start Collected data

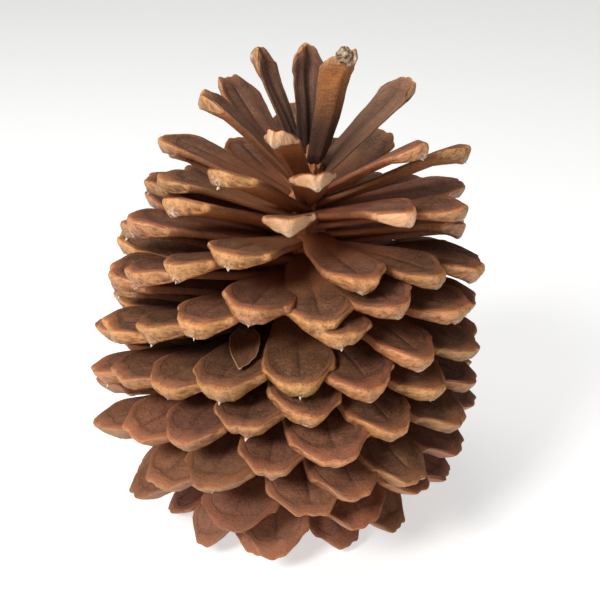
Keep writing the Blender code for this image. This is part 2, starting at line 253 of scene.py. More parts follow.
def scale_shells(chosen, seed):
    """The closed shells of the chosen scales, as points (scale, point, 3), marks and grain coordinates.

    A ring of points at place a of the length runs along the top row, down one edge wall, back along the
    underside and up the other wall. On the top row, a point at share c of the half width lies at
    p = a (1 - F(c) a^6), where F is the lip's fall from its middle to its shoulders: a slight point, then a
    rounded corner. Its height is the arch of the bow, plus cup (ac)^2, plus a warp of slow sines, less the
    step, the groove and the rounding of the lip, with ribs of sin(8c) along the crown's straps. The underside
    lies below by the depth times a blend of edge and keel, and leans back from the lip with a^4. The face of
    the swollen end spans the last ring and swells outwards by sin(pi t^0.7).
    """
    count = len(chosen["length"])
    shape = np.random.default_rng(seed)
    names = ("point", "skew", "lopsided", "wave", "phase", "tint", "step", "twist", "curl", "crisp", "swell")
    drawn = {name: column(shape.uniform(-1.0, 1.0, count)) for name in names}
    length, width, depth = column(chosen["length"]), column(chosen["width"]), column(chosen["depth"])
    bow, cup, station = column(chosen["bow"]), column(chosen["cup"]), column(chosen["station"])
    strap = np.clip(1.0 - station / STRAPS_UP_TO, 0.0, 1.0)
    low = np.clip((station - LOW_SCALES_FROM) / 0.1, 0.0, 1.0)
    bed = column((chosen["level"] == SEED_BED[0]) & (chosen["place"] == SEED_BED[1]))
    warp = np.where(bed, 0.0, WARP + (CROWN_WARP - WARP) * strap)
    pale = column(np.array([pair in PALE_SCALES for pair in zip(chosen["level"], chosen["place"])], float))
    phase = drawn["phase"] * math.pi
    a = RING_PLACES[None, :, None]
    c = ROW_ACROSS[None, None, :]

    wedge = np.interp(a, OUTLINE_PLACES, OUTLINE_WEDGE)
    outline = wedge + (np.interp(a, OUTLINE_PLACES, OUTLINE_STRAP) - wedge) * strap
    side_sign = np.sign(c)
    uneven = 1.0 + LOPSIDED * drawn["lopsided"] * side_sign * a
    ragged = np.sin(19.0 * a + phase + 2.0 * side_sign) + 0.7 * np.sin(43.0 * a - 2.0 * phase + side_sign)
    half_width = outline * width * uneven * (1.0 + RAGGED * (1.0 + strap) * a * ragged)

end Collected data

- **Job**:
Can you give every line above again, exactly as written?

- **Task result**:
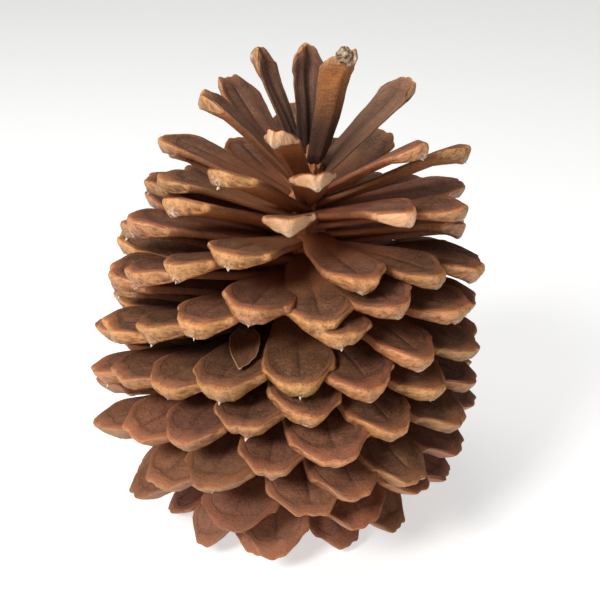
Keep writing the Blender code for this image. This is part 2, starting at line 253 of scene.py. More parts follow.
def scale_shells(chosen, seed):
    """The closed shells of the chosen scales, as points (scale, point, 3), marks and grain coordinates.

    A ring of points at place a of the length runs along the top row, down one edge wall, back along the
    underside and up the other wall. On the top row, a point at share c of the half width lies at
    p = a (1 - F(c) a^6), where F is the lip's fall from its middle to its shoulders: a slight point, then a
    rounded corner. Its height is the arch of the bow, plus cup (ac)^2, plus a warp of slow sines, less the
    step, the groove and the rounding of the lip, with ribs of sin(8c) along the crown's straps. The underside
    lies below by the depth times a blend of edge and keel, and leans back from the lip with a^4. The face of
    the swollen end spans the last ring and swells outwards by sin(pi t^0.7).
    """
    count = len(chosen["length"])
    shape = np.random.default_rng(seed)
    names = ("point", "skew", "lopsided", "wave", "phase", "tint", "step", "twist", "curl", "crisp", "swell")
    drawn = {name: column(shape.uniform(-1.0, 1.0, count)) for name in names}
    length, width, depth = column(chosen["length"]), column(chosen["width"]), column(chosen["depth"])
    bow, cup, station = column(chosen["bow"]), column(chosen["cup"]), column(chosen["station"])
    strap = np.clip(1.0 - station / STRAPS_UP_TO, 0.0, 1.0)
    low = np.clip((station - LOW_SCALES_FROM) / 0.1, 0.0, 1.0)
    bed = column((chosen["level"] == SEED_BED[0]) & (chosen["place"] == SEED_BED[1]))
    warp = np.where(bed, 0.0, WARP + (CROWN_WARP - WARP) * strap)
    pale = column(np.array([pair in PALE_SCALES for pair in zip(chosen["level"], chosen["place"])], float))
    phase = drawn["phase"] * math.pi
    a = RING_PLACES[None, :, None]
    c = ROW_ACROSS[None, None, :]

    wedge = np.interp(a, OUTLINE_PLACES, OUTLINE_WEDGE)
    outline = wedge + (np.interp(a, OUTLINE_PLACES, OUTLINE_STRAP) - wedge) * strap
    side_sign = np.sign(c)
    uneven = 1.0 + LOPSIDED * drawn["lopsided"] * side_sign * a
    ragged = np.sin(19.0 * a + phase + 2.0 * side_sign) + 0.7 * np.sin(43.0 * a - 2.0 * phase + side_sign)
    half_width = outline * width * uneven * (1.0 + RAGGED * (1.0 + strap) * a * ragged)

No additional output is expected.